A durable VO2 transition layer and defect inactivation in BiVO4via spontaneous valence-charge control

Abstract

The performance of bismuth vanadate (BiVO₄) photoanodes is limited by surface defects and photo-corrosion instability. This paper proposes a revolutionary protection layer that overcomes these problems. Considering the role of V⁵⁺ ion dissolution in photo-corrosion, we propose a surface photoelectrochemical oxidation approach, artificially altering photo-corrosion to advanced photo-oxidation by strategically adding V⁵⁺ and H₂O₂ to the electrolyte. The surface phase transition thus induced creates an unprecedented vanadium oxide (VO₂) photoelectrochemical protection layer that is robust, conductive, and ultrathin, while exhibiting atomic controllability.

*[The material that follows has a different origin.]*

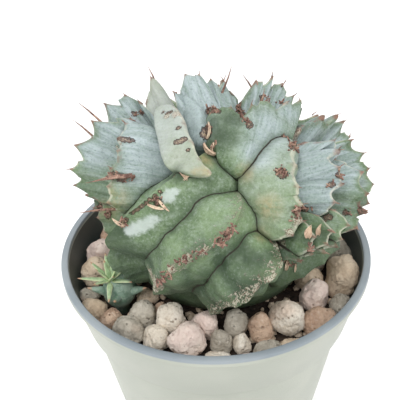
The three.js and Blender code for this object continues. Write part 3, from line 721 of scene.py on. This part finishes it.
def curvePoint(points, s):
    # a point of the smooth curve through points, at a share s of its spans
    last = len(points) - 1
    k = min(int(s * last), last - 1)
    t = s * last - k
    here, there = points[k], points[k + 1]
    before = points[k - 1] if k else here * 2 - there
    after = points[k + 2] if k + 2 <= last else there * 2 - here
    leave, arrive = (there - before) / 2, (after - here) / 2
    return (here + leave * t + ((there - here) * 3 - leave * 2 - arrive) * t ** 2
            + ((here - there) * 2 + leave + arrive) * t ** 3)


def section(rib, s):
    # root point, way to the crest, height and side at a share s of the rib
    low = curvePoint(rib["rootLine"], s)
    up = curvePoint(rib["crestLine"], s) - low
    height = up.length
    up.normalize()
    ends = [max(0, s - 0.01), min(1, s + 0.01)]
    middles = [curvePoint(rib["crestLine"], e) + curvePoint(rib["rootLine"], e) for e in ends]
    side = (middles[1] - middles[0]).cross(up).normalized()
    return low, up, height, side


def endTaper(rib, s):
    # the higher the square number, the blunter the ends
    return math.sqrt(max(0, 1 - abs(2 * s - 1) ** rib.get("square", 5)))


def ribBody(rib, index):
    # a sphere whose poles are the rib's ends: latitude runs along the crest and longitude round the section
    rows = rib["teeth"] * plant["backRowsPerTooth" if rib.get("back") else "rowsPerTooth"]
    around = plant["backAround" if rib.get("back") else "around"]
    draw = random.Random(index)
    toothSize = [draw.uniform(*plant["toothSizes"]) for _ in range(rib["teeth"] + 1)]
    toothLean = [draw.uniform(-1, 1) for _ in range(rib["teeth"] + 1)]
    finShare, waviness = [clamp((none - rib["fullness"]) / less)
                          for none, less in (plant["finFullness"], plant["waveFullness"])]
    sections = [section(rib, row / rows) for row in range(rows + 1)]
    shape = bmesh.new()
    bmesh.ops.create_uvsphere(shape, u_segments=around, v_segments=rows, radius=1)
    marks = []
    (wide, high), (fineWide, fineHigh) = plant["swells"]
    domeTop, domeSlope = plant["blisterDome"]
    for vert in shape.verts:
        row = round(latitude(vert.co) * rows)
        turn = math.atan2(vert.co.y, vert.co.x)
        s = row / rows
        low, up, height, side = sections[row]
        toothAt = s * rib["teeth"]
        k = int(toothAt)
        tip = 1 - abs(1 - 2 * (toothAt % 1))
        rise = 0.5 - 0.5 * math.cos(turn)
        across = math.sin(turn)
        if abs(across) < 1e-6:
            across = 0
        end = endTaper(rib, s)
        cut = rib["notch"] * math.sin(math.pi / 2 * (1 - tip)) ** 0.8 * toothSize[k]
        length = height * end
        bulge = rib["edge"] + (rib["thick"] - rib["edge"]) * (1 - rise ** rib["fullness"])
        flute = 1 + 0.5 * (tip - 0.5) * rise * waviness
        width = bulge * flute * (1 - (1 - abs(across)) ** 2.5) * math.copysign(1, across) * end
        wave = waviness * rise ** 2 * (math.sin(math.pi * toothAt + index) + 0.7 * toothLean[k] * tip ** 2)
        notch = rise ** (4 - 3 * waviness) * cut * end
        ridge = plant["ridge"] * rise ** 4 * (1 - abs(across)) ** 3 * end if "blisters" in rib else 0
        point = low + up * (rise * length - notch + ridge) + side * (width + wave)
        swell = noise.noise(point / wide + Vector((index * 7, 0, 0))) * high
        swell += noise.noise(point / fineWide) * fineHigh
        point += side * swell * across * end
        dome = 0
        if "blisters" in rib:
            dome = domeTop - domeSlope * noise.voronoi(point / plant["blister"])[0][0]
            dome *= clamp((plant["blistersBelow"] - point.z) / plant["blistersFade"])
            out = side * across + up * max(0, 2 * rise - 1) * (1 - abs(across))
            point += out * dome * rib["blisters"] * end
        vert.co = point
        place = (toothAt, (1 - rise) * (length - cut * end), index * plant["seedStep"])
        marks.append((point.copy(), place, (dome, tip, finShare), index))
    return outward(shape), marks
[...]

Charge-kinetic characterization of the BiVO₄/VO₂ photoanodes revealed faster transport of interfacial charges (86%) and transfer of photogenerated carriers through the VO₂ protection layer (95%); this approach affords near-ideal performance and contributes toward high stability and extreme durability. The BiVO₄/VO₂/CoFeO_x photoanodes displayed a high photocurrent density of 6.2 mA cm⁻² and an onset potential of 0.25 V_RHE, with an applied bias photon-to-current efficiency of 2.4% at 0.62 V_RHE.